When I’m baking oatmeal cookies for myself, I go straight for chocolate chips (and plenty of them). But my dad is firmly on Team Raisin — soft, plump raisins that make the cookies feel nostalgic and a little old-fashioned in the best way.

The recipe I used comes from an elderly neighbor who passed away a few years ago, and baking from the recipes of people I’ve known — especially those no longer with us — always brings a wave of nostalgia. Of course, I can never resist making a few changes — a little extra cinnamon here, a swapped measurement there — and simmering the raisins first to keep them soft and tender.

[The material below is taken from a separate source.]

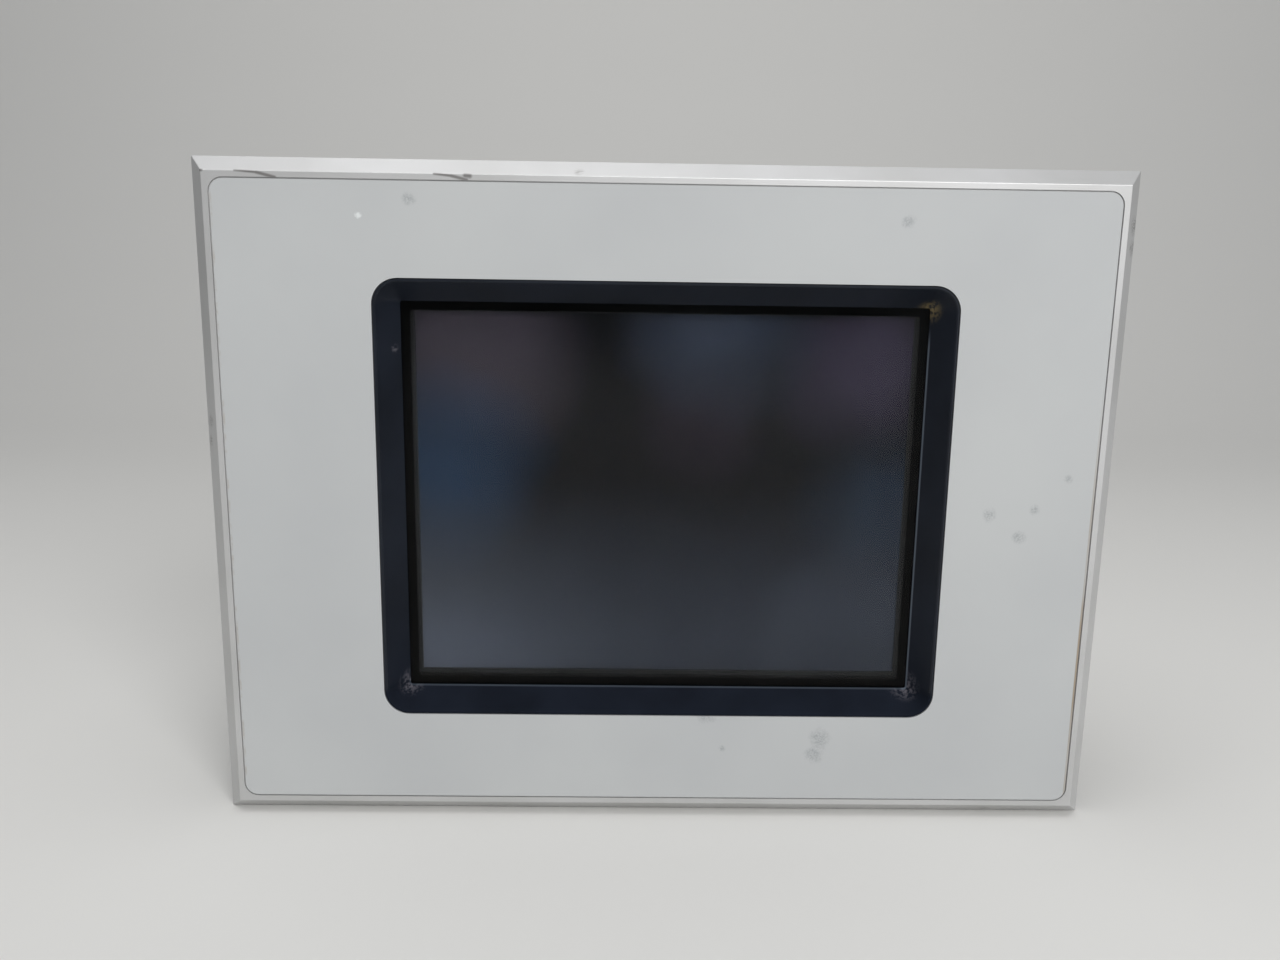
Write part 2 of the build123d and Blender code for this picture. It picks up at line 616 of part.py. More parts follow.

(If you’ve never simmered raisins before adding them to cookie dough: it’s worth it. It turns them into tiny bursts of sweetness instead of dry, chewy little surprises.)

🍪 A Cozy Act of Love

By the time the last sheet came out of the oven, the kitchen felt warm and lived-in — bowls drying, the air fragrant, my cookie scoop resting triumphantly on the counter like a tiny hero.

I packed all four dozen cookies into a tray and headed to my dad’s house, arriving just before the final few had fully cooled. He got to taste one still warm, soft, and fragrant.

Before I even left, he had them tucked into a freezer container, ready to make this little batch of love last for weeks.

And honestly? As cozy as the smells and the warmth of the oven were, the best part was that quiet, glowing feeling you get from doing something kind for someone — the sweetness of giving, and the warmth of being appreciated.

🧺 A Tiny Tip That Changed My Baking Life

The original recipe claimed it made three dozen cookies.

With my tweaks — and the help of my trusty medium-sized cookie scoop — I got four dozen, all perfectly consistent.

I can’t believe it took me thirty years of baking to try cookie scoops. Now I would never bake without them. Absolute game changer.

tray of oatmeal raisin cookies

Soft Oatmeal Raisin Cookies

Ingredients
  

  • 1 cup raisins
  • 1 cup white sugar
  • 1 cup margarine
  • 2 eggs
  • 7 tbsp raisin water
  • 1 tsp vanilla
  • 1 tsp baking soda
  • 1/2 tsp salt pink himalayan
  • 1/2 + 1/4 tsp cinnamon
  • 1/2 tsp nutmeg
  • 2 cups flour whole wheat
  • 2 cups oatmeal

Method
 

  1. Place raisins in a small saucepan and add just enough water to cover. Let simmer on low for 5 minutes while you prepare the other ingredients.
  2. In large bowl, cream together the sugar and margarine. Add the 2 eggs and beat.
  3. Add the vanilla and raisin water to the sugar mixture and stir well.
  4. Sift together the flour, soda, salt, cinnamon and nutmeg (aka the dry ingredients).
  5. Gradually add the dry ingredients into the sugar mixture, stirring continuously.
  6. Add the oatmeal and drained raisins and mix well. Reserve any remaining raisin water when draining, in case you need to add a little liquid if the dough ends up being too stiff.
  7. Bake at 400 degrees for 10 minutes.